By the time I got to the words, “How can I carry them…” my throat began to close and I choked on the words, as I tried to choke back the tears. Though my circumstances are quite different, the sentiment of Moses was painfully familiar. I have long said that most of my sermons are just private conversations I have with God in public, but they aren’t usually this transparent. As I was trying to force my way through this passage, I heard the words coming back to me, “I never asked you to do that.”

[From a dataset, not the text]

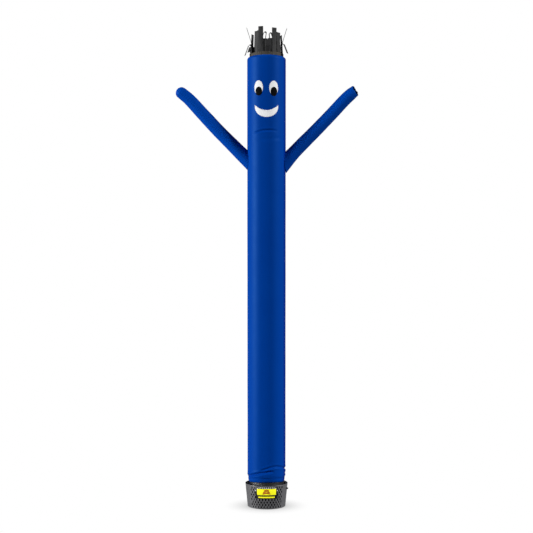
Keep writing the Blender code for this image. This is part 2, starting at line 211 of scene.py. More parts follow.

Moses had assumed that God wanted him to deliver Israel from bondage by violently overthrowing the Egyptian oppressors, but he was wrong. God never asked him to raise his fist, only to raise a staff in trust and allow Him to do the rest. Our love for others and our desire to help them and protect them often leads us to think it is our responsibility to save them, foolishly ignoring the fact that we can’t even save ourselves. We have to turn to Jesus for that. We realize only Jesus can save us, but then we think Jesus wants us to save everyone else.
By this point in the sermon I am just trying to get through it and get to the end of it because my emotions are being held together by a thread. The knockout blow came from the Isaiah passage I’d chosen several days before. “Listen to me…I have cared for you since you were born. Yes, I carried you before you were born. I will be your God throughout your lifetime—until your hair is white with age. I made you, and I will care for you. I will carry you along and save you.”
So much of the stress and grief and exhaustion I’d been crushed under the last few months, lifted like a dandelion seed carried on the breeze. “Cast your burden upon the Lord and he will sustain you.” Martin Luther once wrote, “We preach best what we need most” and Augustine of Hippo described his method of preaching this way, “I nourish you with what nourishes me; I offer to you what I live on myself.”